Efeyabel
Efeyabel

Reputation: 508

Why should I prefer float over flexbox?

I am new in front end design and when I was looking information about this I found 2 techniques about positioning: float and flexbox.

My question is: What should I use more? I'm oriented in mobile design too.

Upvotes: 1

Views: 287

Answers (1)

Derlin
Derlin

Reputation: 9881

As this great article sums up:


Floats

Advantages

  • Most popular way to lay things out; most grid frameworks follow this.
  • Everyone's aware of float bugs due to the popularity of floating, and there are well documented ways to overcome them.

Disadvantages

  • Need to be cleared. Can be quite painful if you're changing widths at 2-3 media query breakpoints, because the floats will need to be cleared that many times.
  • No vertical centering
  • No equal heights
  • No source order independence

Use for:

  • Large layout blocks that don't need equal heights and vertical centering

Flexbox

Advantages

  • Source order independence. Could be of tremendous value for responsive layouts and eliminates the need for JS for this.
  • Vertical centering
  • Equal heights
  • Flex boxes move along interchangebly the X and Y axis, with such ease, that you can really change things around with a couple of properties.
  • Boxes grow and shrink, can be columns or rows, fit to the available space however you wish to declare this.
  • There are multiple ways to do the same thing with flexbox.

Disadvantages

  • Syntax is initially unintuitive.

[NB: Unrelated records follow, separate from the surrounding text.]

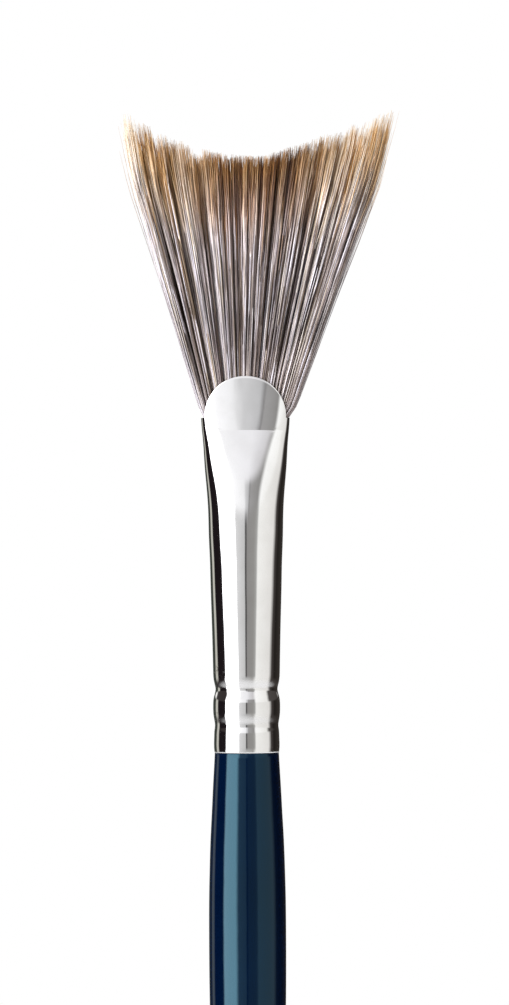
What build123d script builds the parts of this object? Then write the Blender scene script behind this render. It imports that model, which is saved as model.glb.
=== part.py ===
from build123d import *
import math
import os

# Artist's fan brush: a short lacquered wooden handle, a nickel-plated brass ferrule that is round at
# the handle and pressed flat at the mouth, and a fan of soft filaments with a hollowed tip line.
# The brush stands on its tail, hair up: +Z runs from the tail to the hair, X is across the fan and
# Y is through its thickness. The origin is the centre of the tail's end. All sizes are millimetres.

# ---- Handle ----
HANDLE_LENGTH = 125.0            # tail to the ferrule's lower edge
TAIL_FLAT_RADIUS = 1.0
TAIL_RADIUS = 2.0
TAIL_ROUND = 1.4                 # height of the rounding at the tail
BELLY_RADIUS = 4.18              # thickest part of the handle, over the lacquer
BELLY_HEIGHT = 105.0             # middle of the belly's cylindrical band
BELLY_BAND = 8.0                 # length of that band
SHOULDER_RADIUS = 3.47           # handle at the ferrule's lower edge, over the lacquer
LACQUER = 0.2                    # thickness of the lacquer skin

# ---- Ferrule ----
WALL = 0.25                      # thickness of the brass tube
GLUE = 0.10                      # film of glue between the tenon and the ferrule
MOUTH_SIDE_HEIGHT = 36.3         # side rims of the mouth, above the ferrule's lower edge
TONGUE_RADIUS = 4.39             # round lips at the front and back of the mouth
TONGUE_CENTRE_HEIGHT = 36.4
ROUND_HEIGHT = 9.0               # the tube is round up to here
PAD_HEIGHT = 34.9                # the pressed flat pad starts here
PAD_TOP = TONGUE_CENTRE_HEIGHT + TONGUE_RADIUS

# Outer radius of the round end against height: a rolled lip, a light crimp, a bead and a deep crimp.
ROUND_OUTLINE = [
    (3.50, 0.0),
    (3.55, 0.6),
    (3.53, 1.6),
    (3.45, 2.95),
    (3.56, 4.0),
    (3.62, 5.0),
    (3.53, 5.9),
    (3.36, 6.85),
    (3.53, 7.8),
    (3.62, ROUND_HEIGHT),
]
# Half width, half thickness and squareness of the tube above the crimps, at each height.
PRESSED_SECTIONS = [
    (ROUND_HEIGHT, 3.62, 3.62, 2.0),
    (14.5, 3.74, 3.53, 2.0),
    (20.0, 3.88, 3.42, 2.0),
    (25.0, 4.04, 3.27, 2.0),
    (28.5, 4.23, 3.00, 2.1),
    (31.5, 4.45, 2.50, 2.3),
    (PAD_HEIGHT, 4.72, 1.80, 2.7),
]
PAD_SECTION = (4.80, 1.00, 3.0)  # the same three values where the lips would meet the hair
SECTION_POINTS = 28

# ---- Inside the ferrule, heights above its lower edge ----
TENON_TOP = 13.5
TENON_TIP_RADIUS = 3.0
RESIN_BOTTOM, RESIN_TOP = 15.0, 21.0
TIE_RADIUS = 2.4                 # the hair roots are tied into a round bundle
TIE_TOP = 26.0
THREAD_RADIUS = 0.14
THREAD_TURNS = 5
THREAD_START = 22.2
ROOT_CLEARANCE = 0.3             # between the roots and the ferrule's bore

# ---- Hair ----
FAN_BASE_HEIGHT = MOUTH_SIDE_HEIGHT
FAN_BASE_HALF_WIDTH = 4.15
FAN_LEAN = 0.045                 # sideways drift of the whole fan for each unit of height
FAN_SPREAD = 0.335               # further drift of the outermost hair
TIP_HEIGHT = 64.3                # tips at the middle of the fan
TIP_RISE = 5.0                   # extra height of the outermost tips
LOCKS = 13
LOCK_GAP = 0.04
ROOT_HALF_THICKNESS = 0.45       # hair between the ferrule's lips
BELLY_PIVOT_HEIGHT = 41.8        # the hair bends here as it leaves the lips
BELLY_PIVOT_RADIUS = 0.95
TOE_PIVOT_HEIGHT = 53.0          # and again where the belly ends and the toe starts
TOE_PIVOT_RADIUS = 1.10
PIVOT_GAP = 0.25
TOE_MIDDLE_HEIGHT = 60.0
TOE_MIDDLE_HALF_THICKNESS = 0.85
TIP_HALF_THICKNESS = 0.5
FAR = 60.0                       # larger than the brush is wide or thick


def export(shape, name):
    export_step(shape, f"parts/{name}.step")


def revolved(outline_wires):
    """A solid of revolution about Z from wires drawn in the XZ plane."""
    return revolve(make_face(outline_wires), Axis.Z)


# ---- Handle ----
def handle_outline(inset):
    """Right-hand side of the handle from its tail to the ferrule, inset by the lacquer's thickness."""
    band_low = BELLY_HEIGHT - BELLY_BAND / 2
    band_high = BELLY_HEIGHT + BELLY_BAND / 2
    tail = (TAIL_RADIUS - inset, inset + TAIL_ROUND)
    low = (BELLY_RADIUS - inset, band_low)
    high = (BELLY_RADIUS - inset, band_high)
    shoulder = (SHOULDER_RADIUS - inset, HANDLE_LENGTH)
    end_flat = (TAIL_FLAT_RADIUS - inset, inset)
    rounding = Spline(
        _at(end_flat), _at(tail), tangents=[(1, 0, 0), (0.03, 0, 1)], tangent_scalars=[1.0, 1.0]
    )
    taper = Spline(
        _at(tail),
        _at((2.75 - inset, 45.0)),
        _at((3.62 - inset, 77.0)),
        _at(low),
        tangents=[(0.03, 0, 1), (0, 0, 1)],
    )
    band = Line(_at(low), _at(high))
    neck = Spline(
        _at(high),
        _at((3.97 - inset, HANDLE_LENGTH - 9.1)),
        _at((3.69 - inset, HANDLE_LENGTH - 3.9)),
        _at(shoulder),
        tangents=[(0, 0, 1), (-0.06, 0, 1)],
    )
    return [Line((0, 0, inset), _at(end_flat)), rounding, taper, band, neck]


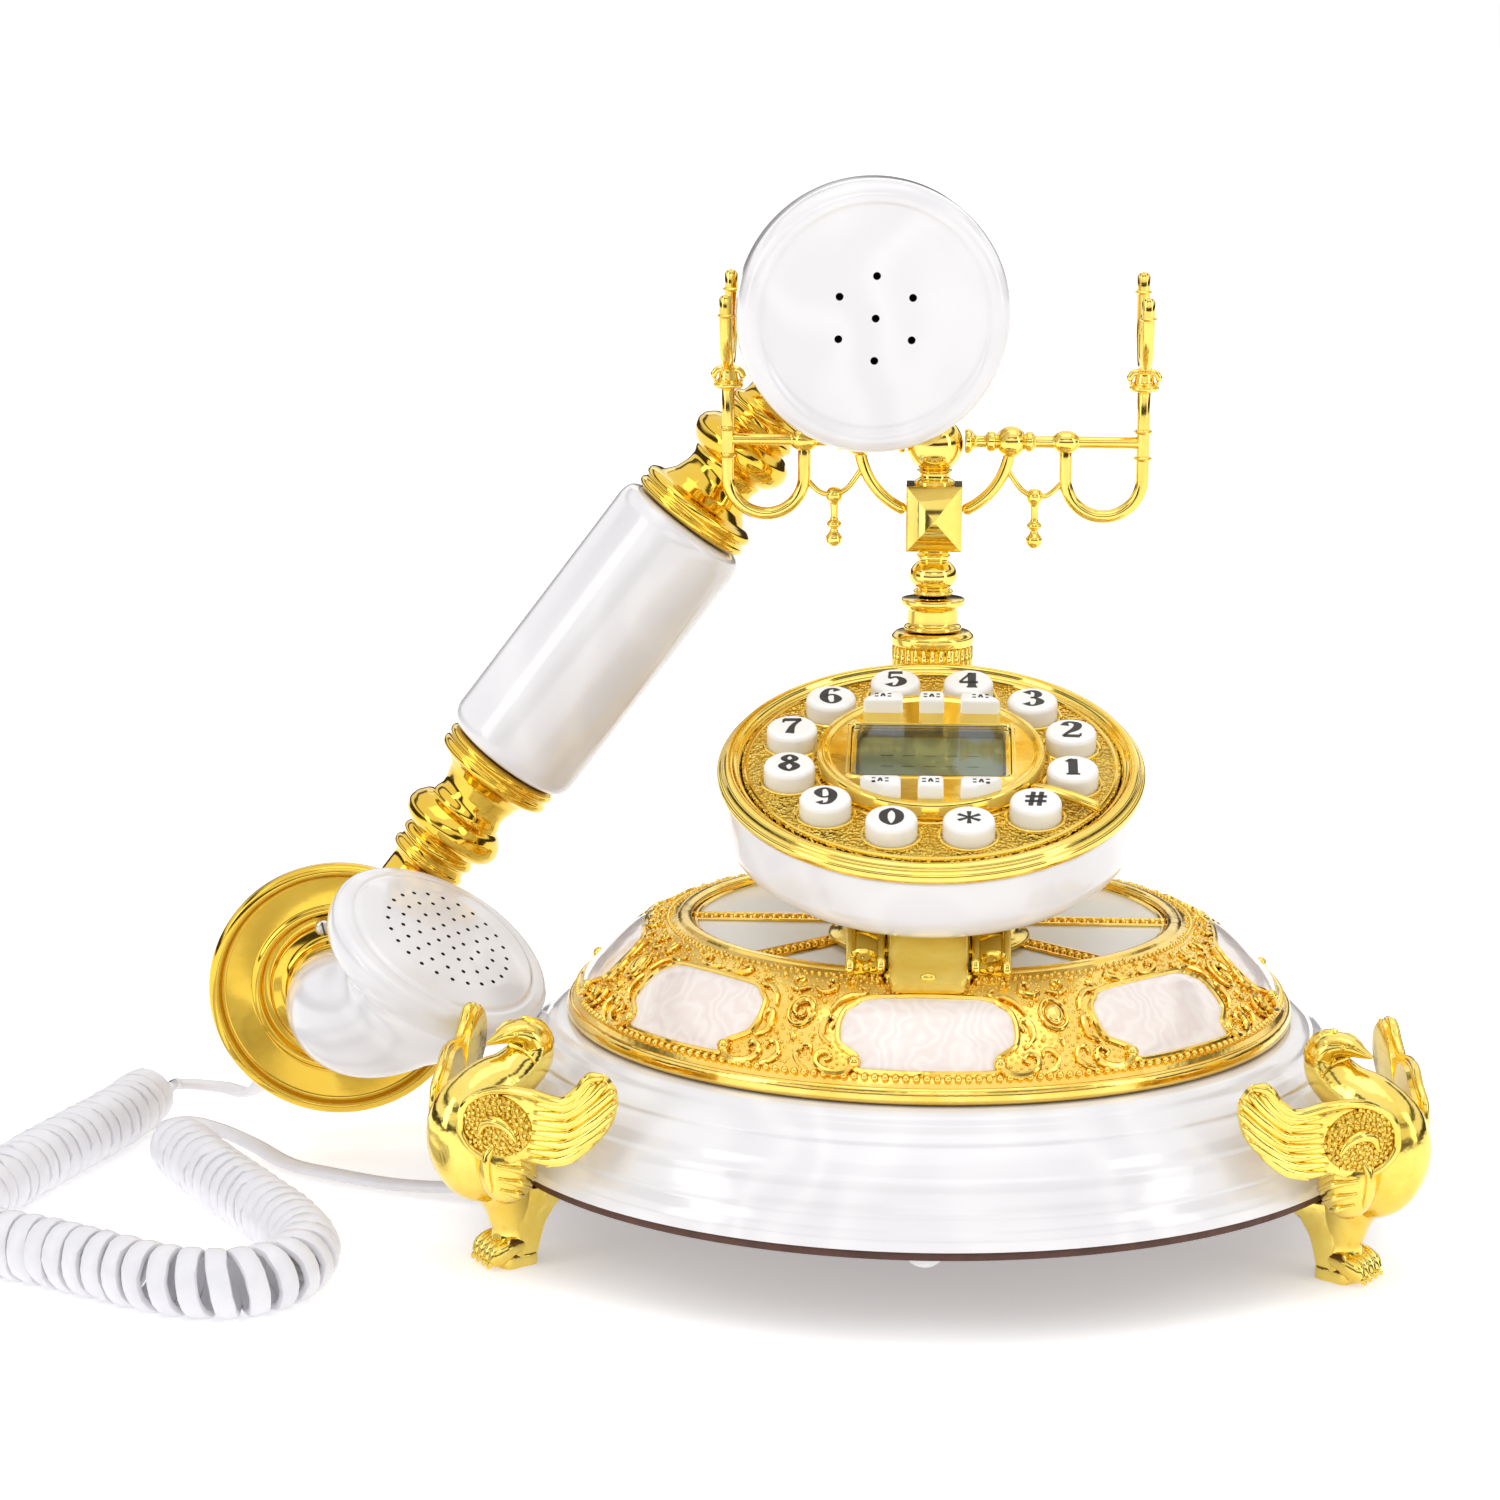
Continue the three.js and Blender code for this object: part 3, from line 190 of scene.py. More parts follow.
# ---------------------------------------------------------------- castings
@dataclass
class Casting:
    """The walls of one piece, gathered in its maker's frame before it is made."""

    place: Matrix
    points: list[Vector] = field(default_factory=list)
    faces: list[tuple[int, ...]] = field(default_factory=list)
    tones: list[int] = field(default_factory=list)

    def grid(self, rows: Sequence[Sequence[Vector]], around: bool = True, ring: bool = False,
             caps: bool = False, tone: int = 0, through: Matrix | None = None) -> None:
        """Joins rows of points with four-sided faces.

        Args:
            rows: rows of equally many points.
            around: whether each row closes on itself.
            ring: whether the last row joins the first.
            caps: whether the first and last rows are filled.
            tone: which of the piece's finishes the faces take.
            through: a matrix that the points go through first.
        """
        start, wide, tall = len(self.points), len(rows[0]), len(rows)
        for row in rows:
            self.points.extend(through @ Vector(p) if through else Vector(p) for p in row)
        made = []
        for i in range(tall if ring else tall - 1):
            for k in range(wide if around else wide - 1):
                a, b = start + i * wide, start + (i + 1) % tall * wide
                made.append((a + k, a + (k + 1) % wide, b + (k + 1) % wide, b + k))
        if caps:
            made.append(tuple(start + k for k in reversed(range(wide))))
            made.append(tuple(start + (tall - 1) * wide + k for k in range(wide)))
        self.faces.extend(made)
        self.tones.extend([tone] * len(made))

    def turned(self, outline: Outline, sides: int = 96, tone: int = 0,
               through: Matrix | None = None) -> None:
        """Turns an outline of (radius, height) pairs about Z, and closes it if it is off the axis."""
        rows = [around(r, sides, z) for r, z in outline]
        open_ends = outline[0][0] > 1e-6 or outline[-1][0] > 1e-6
        self.grid(rows, ring=open_ends, tone=tone, through=through)

    def tube(self, line: Sequence[Vector], radii: float | Sequence[float], sides: int = 10,
             closed: bool = False, tone: int = 0, through: Matrix | None = None,
             squash: float = 1.0, up: Vector | None = None) -> None:
        """Runs a round or oval rod along a line, with rounded ends when it is open.

        Args:
            line: the middle line.
            radii: one radius, or one for each point.
            sides: how many faces go round it.
            closed: whether the line is a ring.
            tone: which of the piece's finishes it takes.
            through: a matrix that the points go through.
            squash: the height across `up` as a share of the width.
            up: the way that the squashed side faces.
        """
        size = [radii] * len(line) if isinstance(radii, (int, float)) else list(radii)
        loop = list(line) + [line[0]] if closed else list(line)
        frames = carried_frames(loop, up)
        if closed:
            along = (line[1] - line[-1]).normalized()
            across = frames[0][0] - along * frames[0][0].dot(along)
            frames[0] = (across.normalized(), along.cross(across.normalized()))

        def section(middle: Vector, pair: tuple[Vector, Vector], radius: float) -> list[Vector]:
            """Returns the rod's outline at one point of its line."""
            turns = (2 * pi * k / sides for k in range(sides))
            return [middle + pair[0] * (radius * squash * cos(a)) + pair[1] * (radius * sin(a))
                for a in turns]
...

You spend the first few hours looking at demos saying WOW, followed by WTF.
  • I've been noticing weird cross browser inconsistencies [...]
  • A deep understanding of Flexbox takes a while. Once the layout gets more complex, or you add a couple of divs, things can get confusing. I'm going to document this more in an article.
  • Lots of vendor prefixes, with a different syntax for older IE and Webkit. Use something like Autoprefixr to work around this. Or write some mixins. Or do something..
  • Doesn't work on IE9. If you don't have to support IE9, you're fine.
  • Reports of the older syntax impacting performance. I wouldn't care too much about this honestly, especially if you were using JS to do the things Flexbox now can...

Use for

  • You can already start using it for vertical centering, if you don't need things to look the same on IE9.
  • If you don't need IE9 support, it's perfect for source order independent layouts, equal heights.
  • I would highly recommend using it for personal projects.
  • App layouts where things need to stretch and squish. Flexbox really shines here.

So to recap', flexbox is the modern way, very powerfull but harder to learn. As it is kind of new, there is also a lot of bugs and it is not seemlessly compatible. floats are the old way: it is more basic, but easy to use.